Teatro
March 22–June 9, 2019
Museumsquartier, Museumsplatz 1
1070 Vienna
Austria
Hours: Tuesday–Sunday 10am–6pm,
Thursday 10am–8pm
Peter Friedl’s multifaceted works manifest a heterogeneous approach to media and styles. His projects are exemplary suggestions or solutions to aesthetic problems regarding our political and historical consciousness. In pursuit of new narrative models, they explore both the construction and limitations of representation by applying conceptual strategies such as contextual transfers and reinterpretations of genres from the history of modernity.
Model, language, translation, history, and theatricality are recurring themes within Friedl’s wide-ranging, politically and aesthetically poignant oeuvre presented in his exhibition Teatro at Kunsthalle Wien.

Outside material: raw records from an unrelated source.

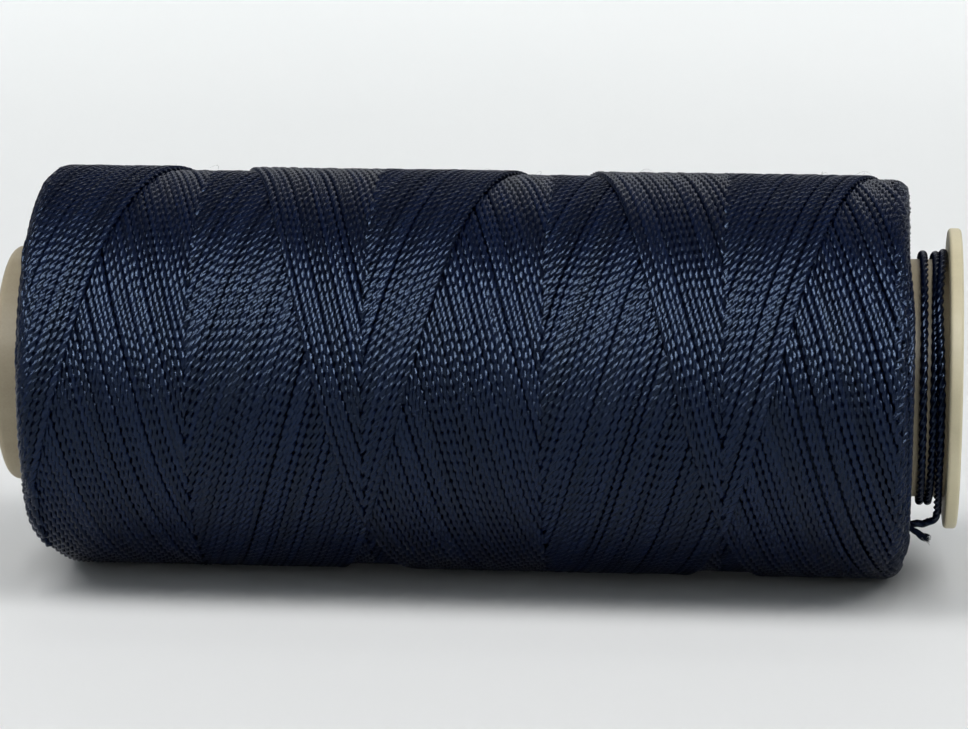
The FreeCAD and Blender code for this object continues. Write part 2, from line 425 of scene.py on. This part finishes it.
def add_face_loops(parts, random, end):
    """The turning strands that show on one end face of the package, as long overlapping arcs."""
    side = -1.0 if end == 0 else 1.0
    inner = TUBE_RADIUS + FACE_LOOP_HALF
    outer = PACKAGE_RADIUS - SHOULDER + 0.35
    radius = TUBE_RADIUS + 0.42
    while radius < outer:
        angle = random.uniform(0, 360)
        stop = angle + 360.0
        while angle < stop:
            sweep = random.uniform(75, 130)
            step = math.degrees(FACE_RING_GAP / radius)
            turn = np.arange(0.0, sweep, step)
            part = turn / sweep
            slope = random.uniform(0.25, 0.75)
            ring = radius + slope * (part - 0.5) + random.normal(0, 0.06)
            ring = np.maximum(ring, inner)
            depth = 0.46 + random.uniform(0.0, 0.16) + 1.15 * np.abs(2 * part - 1) ** 5
            depth = depth - end_swell(angle + turn, end) * smooth(ring, TUBE_RADIUS, TUBE_RADIUS + 5)
            inside = end_shoulder(angle + turn, end) - HALF_HEIGHT
            past = np.clip((ring - PACKAGE_RADIUS + inside + HALF_HEIGHT) / inside, 0.0, 0.95)
            depth = depth + inside * (1 - np.sqrt(1 - past**2))
            along = depth if end == 0 else PACKAGE_LENGTH - depth
            line = round_axis(along, angle + turn, ring)
            outward = np.broadcast_to(np.array([side, 0.0, 0.0]), line.shape)
            add_strand(
                parts,
                line,
                outward,
                FACE_LOOP_HALF,
                FACE_LOOP_HALF,
                phase=random.uniform(0, 2 * math.pi),
                tone=random.uniform(0, 1),
                lay=PLY_LAY * random.uniform(*LAY_SPREAD),
                squareness=FACE_LOOP_PRESSED,
                hidden=HIDDEN_SIDE,
            )
            angle += sweep * random.uniform(0.5, 0.72)
        radius += FACE_LOOP_STEP


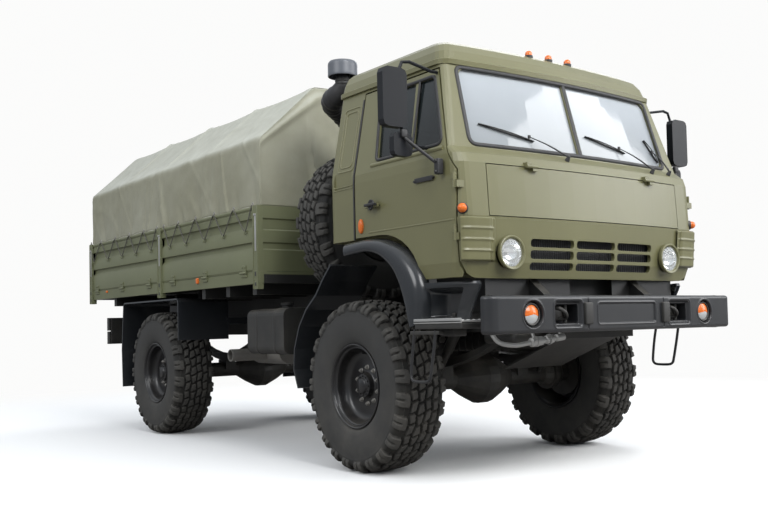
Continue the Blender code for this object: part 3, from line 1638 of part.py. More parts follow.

The centerpiece of Teatro is the film installation Report (2016), first presented at documenta 14 (2017). Based on Kafka’s short story “A Report to an Academy,” Friedl develops a complex and cinematographically opulent reflection on the interplay between identity and language, as well as assimilation and autonomy, by addressing the self-representational musings of the protagonist ape named Red Peter and his integration into human society. The cast comprises more than twenty actors who recite excerpts from Kafka’s text, either in their respective first languages or in languages of their choosing (Arabic, Dari, English, French, Greek, Kurdish, Russian, and Kiswahili). Only the original language, Kafka’s Prague German, is missing. The setting is the empty stage of the National Theater of Greece in Athens.
Works such as The Dramatist (Black Hamlet, Crazy Henry, Giulia, Toussaint) (2013) and Teatro Popular (2016–17) recall the topos of theatricality but concentrate on the concept of model. Drawing on traditional forms of puppet theater, both The Dramatist and Teatro Popular are model assemblages for potential counter-narratives to modernity.
Rehousing, a project started in 2012, comprises highly detailed, true-to-scale architectural models of historical structures, in some cases destroyed or designs never realized. The chosen houses represent living environments as diverse reflections on history, politics, biographies and ideologies; as “case studies for a kind of mental geography relating to an alternative strain of modernity.” (Friedl)
On occasion of the exhibition in Vienna, two new models have been created: Winnie and Nelson Mandela’s former home in Soweto (8115 Vilakazi Street), which has since been transformed into a museum, and one of the container-like prefabricated houses that made up Amona—the cleared Israeli outpost in Palestinian territories on the West Bank.
The exhibition also features older pieces such as Dummy (1997), a video first shown at documenta X, or the long-term project Theory of Justice (1992–2010). Both raise the problematization of fictions of justice while employing very different formal strategies.
The exhibition will be on view at the Carré d’Art, Musée d’art contemporain de Nîmes from October 25, 2019–March 1, 2020.
Friedl’s work has been exhibited worldwide, including at Museo Nacional Centro de Arte Reina Sofia, Madrid; Centre Pompidou, Paris; Walker Art Center, Minneapolis; Van Abbemuseum, Eindhoven; and Hamburger Kunsthalle. Friedl participated in documenta X, 12, and 14 (1997, 2007, 2017); the 48th and 56th Venice Biennale (1999, 2015); the 3rd Berlin Biennial for Contemporary Art (2004); Manifesta 7, Trento (2008); the 7th Gwangju Biennale (2008); the 28th Bienal de São Paulo (2008); La Triennale, Paris (2012); the Taipei Biennial (2012, 2016); the 10th Shanghai Biennale (2014); the 5th Thessaloniki Biennale (2015); and the 1st Anren Biennale (2017). Currently, his work is on view at Sharjah Biennial 14. Selected solo exhibitions include OUT OF THE SHADOWS, Witte de With, Center for Contemporary Art, Rotterdam (2004); Work 1964–2006, Museu d’Art Contemporani de Barcelona; Miami Art Central; Musée d’Art Contemporain; Marseille (2006–07); Blow Job, Extra City Kunsthal, Antwerp (2008); Working, Kunsthalle Basel (2008); Peter Friedl, Sala Rekalde, Bilbao (2010); The Dramatist, Artspace, Auckland, (2014); The Diaries, Grazer Kunstverein, Graz (2016), and Teatro Popular, Lumiar Cité, Lisbon (2017).